Canadian independent game studio Lake Shore Blvd Studios has launched the open beta of Grid Pro: Energy Empire, a free browser-based game that allows players to build and manage a realistic power grid from scratch. The game combines city-building strategy with authentic electrical engineering concepts, providing insight into how modern power systems operate while challenging players to balance reliability, capacity, and growing energy demand.
According to the studio, the game is available at grid-pro-energy-empire.ca/Home with no download or payment required. Players can jump in directly from their browser and start constructing a power grid by placing generators, routing transmission lines, and connecting demand nodes. The game models electricity as a live, interconnected system—not discrete packets—so every decision ripples across the entire grid in real time.
Players must keep the lights on through storms, demand spikes, and frequency instability. The realistic simulation means that when frequency drops or a critical node fails, the consequences are immediate and visible. "I wanted people to feel what it's actually like to run a grid," said Patrick Croal, founder of Lake Shore Blvd Studios. "When your frequency drops and a hospital goes dark, you feel it. That's the whole point."
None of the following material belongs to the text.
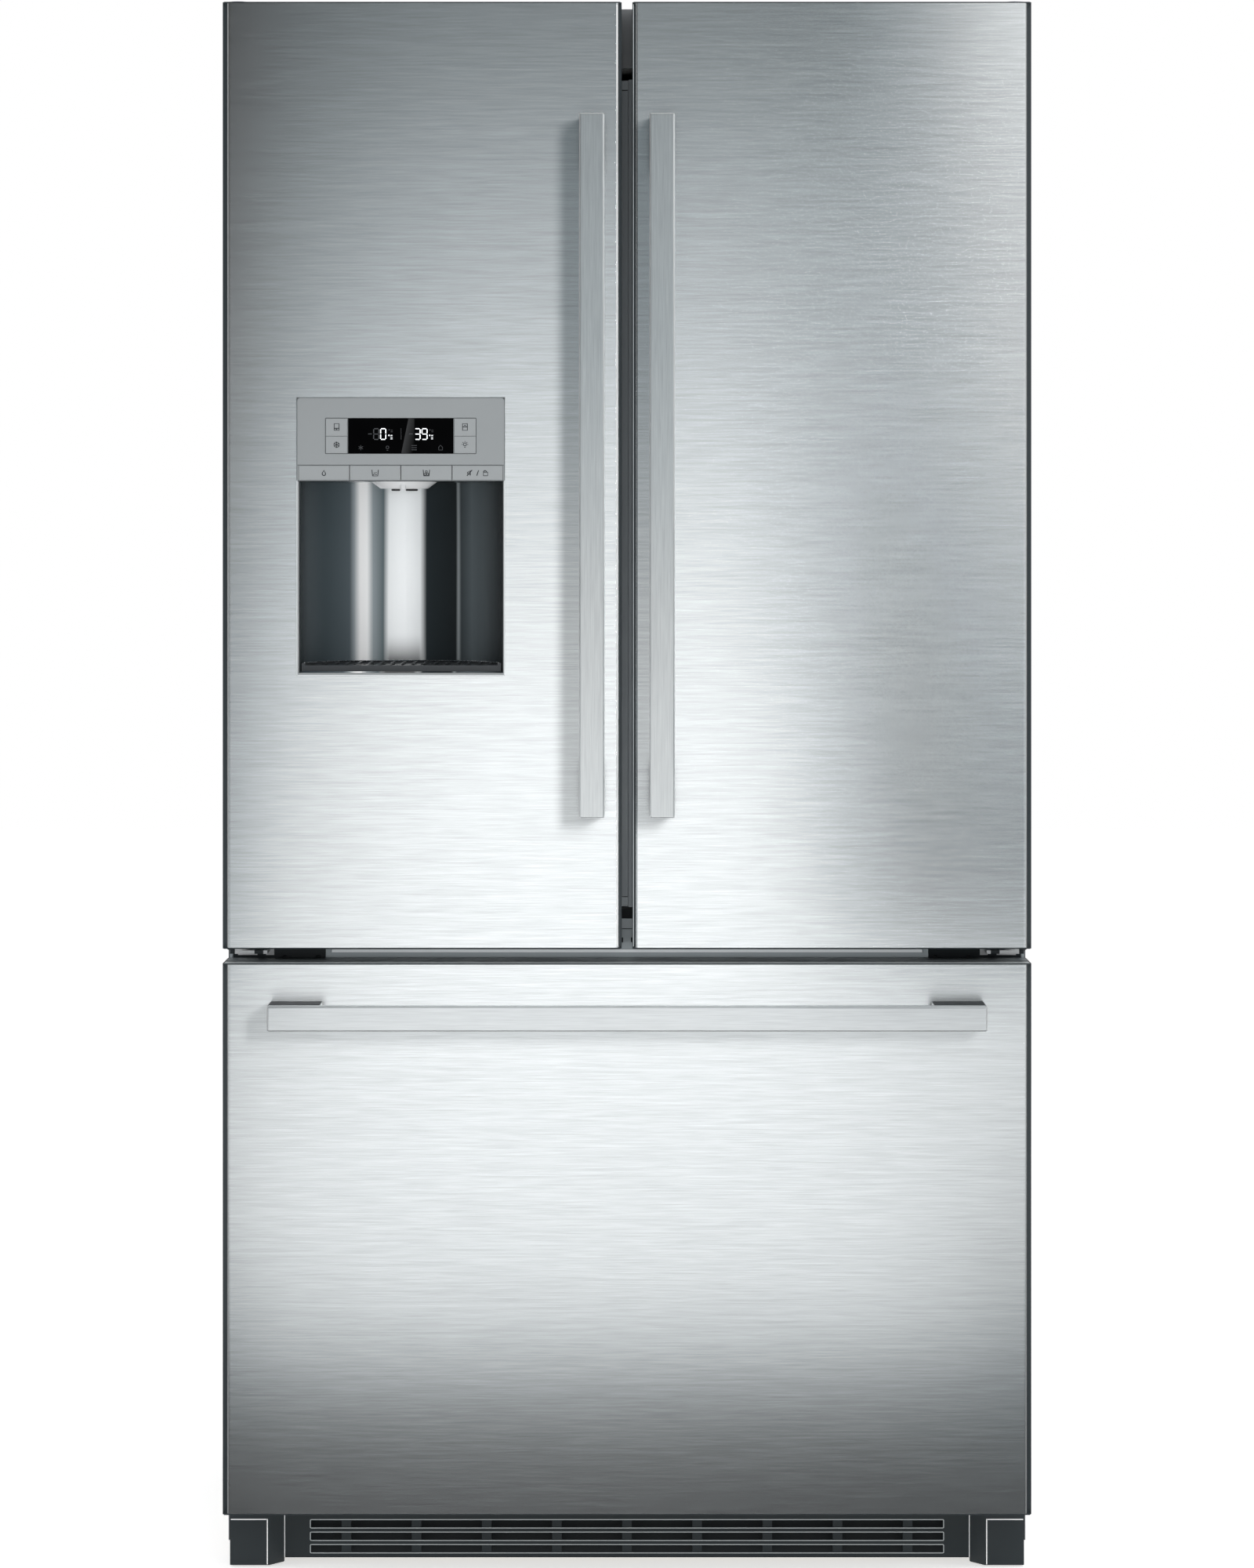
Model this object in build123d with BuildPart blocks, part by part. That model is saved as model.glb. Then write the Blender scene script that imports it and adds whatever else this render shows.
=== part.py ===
"""A French-door refrigerator with a bottom freezer drawer and a water and ice dispenser in its left door.

Millimetres, +Z up. X runs to the right and Y to the back, so the doors face -Y.
The origin is on the floor, under the centre of the bounding box.
"""

import math
import os

from build123d import *

os.makedirs("parts", exist_ok=True)

# ---------------------------------------------------------------- driving dimensions
WIDTH = 905.0  # cabinet and doors
HEIGHT = 1777.0  # floor to the top of the hinge covers
DEPTH = 920.0  # handle fronts to the rear spacers
DOOR_TOP = 1767.0
DOOR_BOTTOM = 708.0
DRAWER_TOP = 692.0
DRAWER_BOTTOM = 75.0
DOOR_THICK = 74.0
SEAL_GAP = 9.0  # between the doors' backs and the cabinet's front
DOOR_GAP = 12.0  # between the two upper doors
HANDLE_REACH = 58.0
WALL = 45.0  # cabinet wall, steel to liner
SHEET = 1.2
LINER = 2.0
SEAL_CLEAR = 0.3  # a closed gasket stands this far off the face it would press on
SEAM = 0.2  # between the panels that a foamed wall is made of

# ---------------------------------------------------------------- planes worked out from them
HALF = WIDTH / 2
FRONT = -DEPTH / 2 + HANDLE_REACH  # the doors' steel faces
DOOR_BACK = FRONT + DOOR_THICK
CABINET_FRONT = DOOR_BACK + SEAL_GAP
SPACER = 8.0
BACK = DEPTH / 2 - SPACER
CABINET_TOP = DOOR_TOP + 1.0
INSIDE = HALF - WALL  # half the width inside both compartments
FRIDGE_FLOOR = 748.0
FRIDGE_CEILING = 1700.0
FRIDGE_BACK = 395.0
FREEZER_FLOOR = 122.0
FREEZER_CEILING = 682.0
FREEZER_BACK = 383.0
STEP_BACK = 138.0  # the freezer's back below the step over the compressor
STEP_TOP = 302.0
FOAM_BOTTOM = 78.0
WRAPPER_BOTTOM = 30.0
GUIDE_X = (-19.0, 7.0)  # the two blocks that turn the mullion sit between the gaskets
GUIDE_PROUD = 4.0
EDGE = 5.0  # how much of the dark side profile shows beside the steel
INNER_EDGE = 3.2
LIP = 1.5  # how much of an end cap shows above and below the steel
HINGE_X = 438.0
HINGE_Y = FRONT + 50.0
PIN_RADIUS = 5.0
RUN_CLEAR = 0.06
DYKE_DEPTH = 45.0
DYKE_OUTER = (372.0, 400.0)  # distances of a door's two raised liner ribs from the centre
DYKE_INNER = (55.0, 83.0)
DYKE_Z = (756.0, 1690.0)


# ---------------------------------------------------------------- helpers
def span_box(x, y, z, mode=Mode.ADD):
    """A box between two X, two Y and two Z values, in the part being built."""
    (x0, x1), (y0, y1), (z0, z1) = sorted(x), sorted(y), sorted(z)
    with Locations(((x0 + x1) / 2, (y0 + y1) / 2, (z0 + z1) / 2)):
        return Box(x1 - x0, y1 - y0, z1 - z0, mode=mode)


def side(sign, near, far):
    """The two X values at those distances from the centre, on the left (-1) or the right (+1)."""
    return tuple(sorted((sign * near, sign * far)))


def rod(axis, centre, radius, length, mode=Mode.ADD):
    """A cylinder about X, Y or Z, centred on a point."""
    turn = {"X": (0, 90, 0), "Y": (90, 0, 0), "Z": (0, 0, 0)}[axis]
    with Locations(Location(centre, turn)):
        return Cylinder(radius, length, mode=mode)


def split_boxes(panels):
    """Touching boxes, each (x, y, z), kept apart by a seam so that every one stays a solid of its own."""
    half = SEAM / 2
    for ranges in panels:
        span_box(*[(min(ends) + half, max(ends) - half) for ends in ranges])


def save(piece, name):
    """Labels a finished piece and writes its STEP file."""
    piece.part.label = name
    export_step(piece.part, f"parts/{name}.step")


# ---------------------------------------------------------------- cabinet
def cabinet_wrapper():
    """One painted sheet bent over both sides and the top, with the front flange the seals pull onto."""
    inner = HALF - SHEET
    depth = (CABINET_FRONT, CABINET_FRONT + LINER)
    with BuildPart() as wrapper:
        span_box((-HALF, HALF), (depth[1], BACK), (WRAPPER_BOTTOM, CABINET_TOP))
        span_box((-inner, inner), (CABINET_FRONT, BACK), (0, CABINET_TOP - SHEET), Mode.SUBTRACT)
        span_box((-HALF, HALF), depth, (FRIDGE_CEILING, CABINET_TOP))
        for sign in (-1, 1):
            stile = side(sign, INSIDE, HALF)
            span_box(stile, depth, (FRIDGE_FLOOR, FRIDGE_CEILING))
            span_box(stile, depth, (FREEZER_FLOOR, FREEZER_CEILING))
            span_box(side(sign, inner, HALF), depth, (FREEZER_CEILING, FRIDGE_FLOOR))
            span_box(side(sign, inner, HALF), depth, (WRAPPER_BOTTOM, FOAM_BOTTOM))
        span_box((-HALF, HALF), depth, (FOAM_BOTTOM, FREEZER_FLOOR))
        guide_y = (CABINET_FRONT - GUIDE_PROUD, CABINET_FRONT)
        span_box(GUIDE_X, guide_y, (FRIDGE_CEILING + 0.5, FRIDGE_CEILING + 17))
        top_edges = wrapper.edges().filter_by(Axis.Y).group_by(Axis.Z)[-1]
        fillet(top_edges, 0.8)
    save(wrapper, "cabinet_wrapper")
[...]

The open beta release marks a significant milestone for the studio, which aims to make complex technical systems genuinely fun to learn. By offering the game for free, Lake Shore Blvd Studios lowers the barrier for anyone curious about energy infrastructure. The game's browser-based nature means it can be accessed on any device with an internet connection, making it widely available to students, educators, and hobbyists interested in electrical engineering or urban planning.
The implications of this release extend beyond entertainment. As the world faces increasing energy demands and the transition to renewable sources, understanding how power grids function becomes more critical. Grid Pro: Energy Empire provides a hands-on, risk-free environment to explore concepts such as load balancing, transmission losses, and grid resilience. For educators, the game could serve as a teaching tool to illustrate real-world challenges faced by utility operators. For industry professionals, it offers a sandbox to experiment with grid configurations without any real-world consequences.
The game's open beta phase will allow the developer to gather player feedback and refine the simulation before a full release. Lake Shore Blvd Studios has not announced when the beta period will end or whether a paid version will follow. For now, the game remains free to play, inviting anyone to test their skills in keeping the lights on.